One possible solution that has only recently become an option is tasking machines and computers with protecting themselves. If a security program could be programmed to think and act like an analyst, then it could try and counter malware and human-backed intrusions at machine speed, a move that would give defenders a serious home court advantage.

The BluVector defense does just that, offering advanced detection and response, and even threat hunting, all performed at machine speeds. BluVector works almost right away, but also has deep machine learning capabilities, so it gets even smarter over time. It will learn the intricacies of each network that deploys it, tweaking its algorithms and detection engines in a way that makes the most sense for the environment.

BluVector is installed as either a hardware-based network appliance, or as a virtual machine. It can operate in-line with network traffic, stopping and remediating threats in real time as they attempt to enter a protected space, or as a retrospective tool that can scan the work performed by other programs and analysts, catching threats that they might have missed and recommending fixes. It is designed to work with all IPv6 traffic as well as older IPv4 streams, so it can operate in environments that are rich in internet of things (IoT) and supervisory control and data acquisition (SCADA) devices, such as those in industrial and manufacturing settings, as well as for normal office type environments.
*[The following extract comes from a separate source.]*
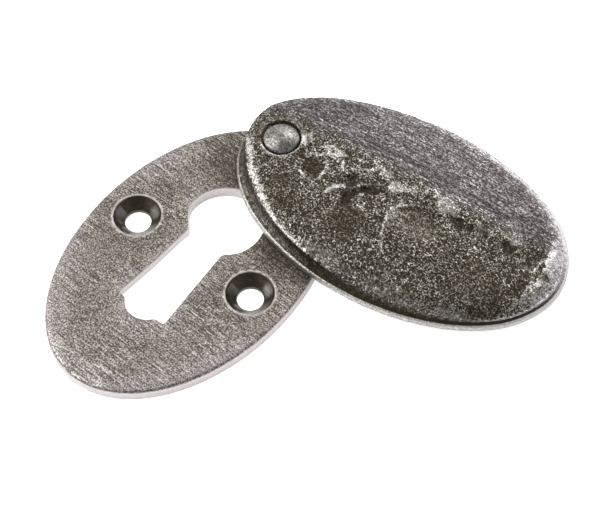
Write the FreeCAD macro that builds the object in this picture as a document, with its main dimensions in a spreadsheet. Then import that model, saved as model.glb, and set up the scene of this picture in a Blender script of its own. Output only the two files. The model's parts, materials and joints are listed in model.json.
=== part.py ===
import FreeCAD, Part
import math
import os

import Sketcher
from FreeCAD import Vector

# Covered keyhole escutcheon, in millimetres.
# The plate lies on its back: its back face is z = 0, +Z points out of the door, +Y points up the
# door towards the rivet, and the origin is midway between the two screw holes.
# The cover is swung open about the rivet by open_angle, as it lies in the photograph.

SIZES = {
    # back plate
    "plate_length": 52.0,
    "plate_width": 34.5,
    "plate_thickness": 2.2,
    "plate_edge_round": 0.55,
    "plate_back_bevel": 0.2,
    # screw holes
    "screw_spacing": 21.9,
    "screw_hole_radius": 2.0,
    "countersink_radius": 3.8,
    "countersink_angle": 90.0,
    # keyhole: a round part, a slot below it that widens downwards, and a shallow bow at its foot
    "keyhole_radius": 6.0,
    "keyhole_centre_up": 7.4,
    "neck_half_width": 5.0,
    "slot_top_half_width": 3.4,
    "slot_top_up": 2.5,
    "slot_foot_half_width": 4.35,
    "slot_foot_down": 11.6,
    "bow_half_width": 2.8,
    "bow_depth": 1.6,
    "keyhole_corner_round": 0.8,
    "slot_foot_round": 0.3,
    # the rivet: how far it is off both centre lines and in from both ends, and the cover's swing
    "pivot_across": -0.6,
    "plate_pivot_inset": 4.15,
    "cover_pivot_inset": 6.5,
    "open_angle": 95.7,
    "cover_gap": 0.25,
    # cover: rim, ledge, cove, shoulder and crown from the outside in
    "cover_length": 53.9,
    "cover_width": 33.8,
    "rim_height": 1.05,
    "rim_bevel": 0.15,
    "ledge_at_sides": 0.5,
    "ledge_at_ends": 0.7,
    "ledge_rise": 0.2,
    "cove_at_sides": 0.9,
    "cove_at_ends": 0.5,
    "shoulder_height": 3.4,
    "shoulder_tilt": 2.0,
    "shoulder_roll": 0.35,
    "crown_rise": 1.7,
    # cover: the hollow underside
    "rim_land": 3.2,
    "dish_depth": 2.2,
    "dish_slope": 3.6,
    "boss_radius": 4.2,
    # cover: forged relief
    "terrace_drop": 0.35,
    "lump_height": 0.07,
    # rivet
    "shank_radius": 1.6,
    "plate_fit": 0.04,
    "running_fit": 0.08,
    "head_radius": 2.7,
    "head_land": 0.15,
    "head_height": 1.5,
    "head_gap": 0.1,
    "seat_radius": 3.0,
    "seat_depth": 0.65,
    "tail_radius": 2.5,
    "tail_depth": 0.9,
}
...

It would be extremely easy for BluVector to operate like a black box, performing its magic behind the scenes without really explaining how it all works. The engineers who designed the system took a different path however, letting humans see everything the system is doing, and also why it is taking the actions it does, or, in the case of offline deployments, why it recommends a particular course of action.

BluVector dashboard John Breeden II/IDG

The main dashboard for BluVector provides a jumping off point for threat hunters to investigate incidents caught by the suite of detection engines. There is a lot of valuable information here, but it can be completely ignored if BluVector is allowed to operate independently without restrictions.